A quiet fool is half a sage.
About This Quote
This saying is commonly attributed to the Yiddish proverbial tradition of Eastern European Ashkenazi Jews, where folk wisdom often prizes restraint in speech and practical judgment over display. In communities where learning and verbal skill were highly valued, proverbs also served as social correctives: they warned against boastfulness, gossip, and the tendency to talk beyond one’s knowledge. The line reflects a broader Jewish and Near Eastern proverb motif—also familiar from rabbinic and biblical wisdom literature—that silence can protect a person from revealing ignorance and can be mistaken for depth.

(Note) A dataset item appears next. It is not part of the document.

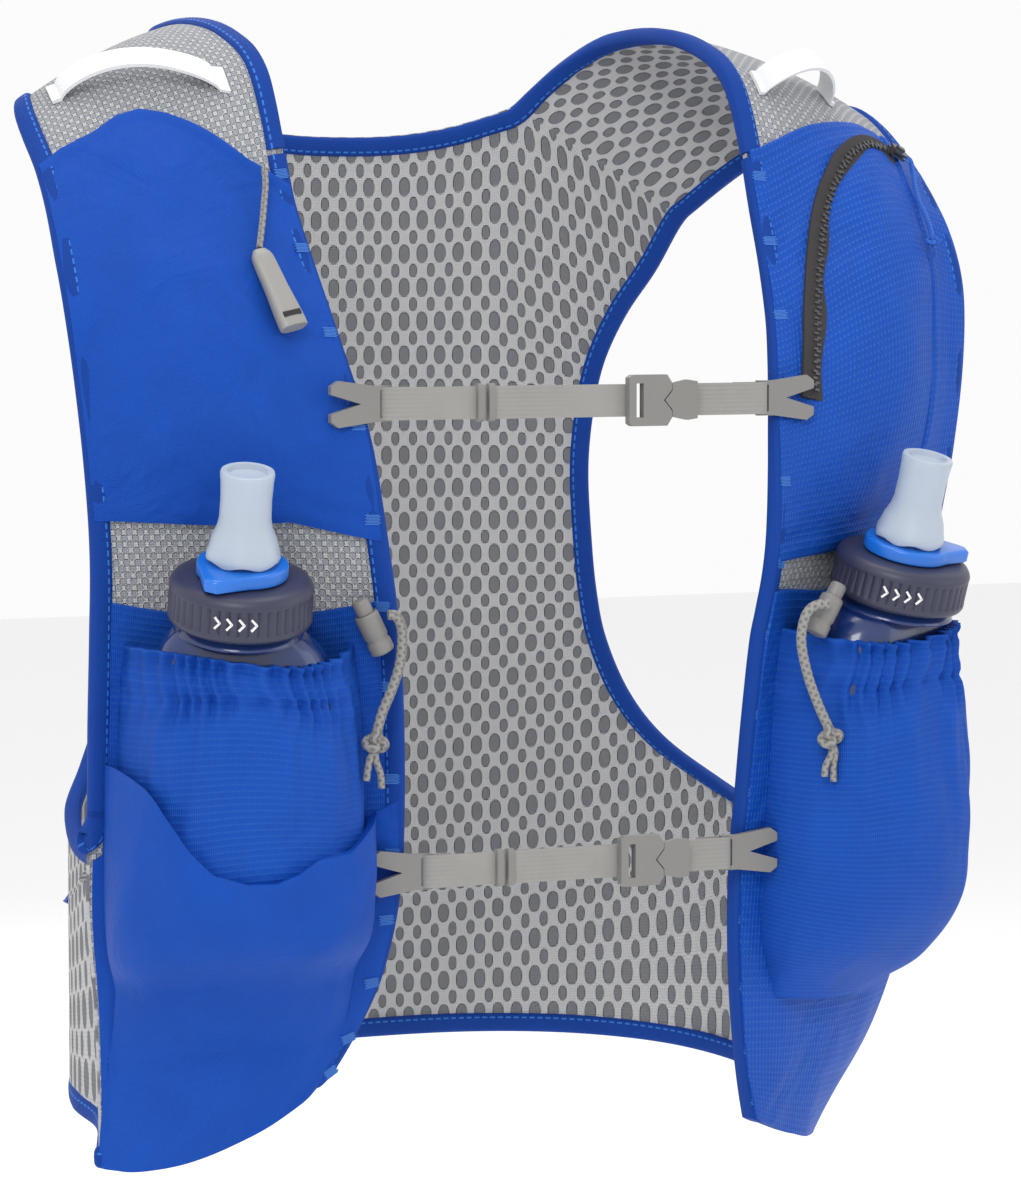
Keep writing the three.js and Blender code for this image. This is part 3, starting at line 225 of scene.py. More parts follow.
def topCurve(s):
    a = np.abs(s)
    found = []
    for side in ("right", "left"):
        corner = panelBase(side, 0.0, 0.0)
        middle = regularBack(0.0, 0.0)
        q = a / neckShare
        near = np.stack([corner[0] * q, mix(middle[1], corner[1], q ** 2), mix(middle[2], corner[2], q ** 2.4)], -1)
        far = panelBase(side, (a - neckShare) / (1 - neckShare), 0.0)
        found.append(np.where((a >= neckShare)[..., None], far, near))
    return np.where((s < 0)[..., None], found[0], found[1])


def backBase(s, v):
    s, v = np.broadcast_arrays(np.asarray(s, float), np.asarray(v, float))
    fade = np.clip(1 - v / .28, 0, 1) ** 2
    return regularBack(s, v) + (topCurve(s) - regularBack(s, np.zeros_like(v))) * fade[..., None]


def backFrame(s, v):
    return frameOf(backBase, s, v, 1)


def backPoint(s, v, offset=0.0):
    place, _, _, out = backFrame(s, v)
    return place + out * np.asarray(offset, float)[..., None]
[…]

As a proverb, it circulated orally and in collections rather than originating from a single identifiable author or moment.
Interpretation
The proverb suggests that discretion is a form of intelligence: even someone lacking wisdom can appear wise—or become wiser in practice—by knowing when not to speak. “Half a sage” implies that silence does not equal true understanding, but it is a significant step toward it because it prevents error, offense, and self-exposure. The saying also critiques the social habit of equating talkativeness with insight. Implicitly, it recommends humility: listening, observing, and withholding premature opinions can create space for learning. In short, speech can advertise folly, while quiet can preserve dignity and invite the assumption of wisdom.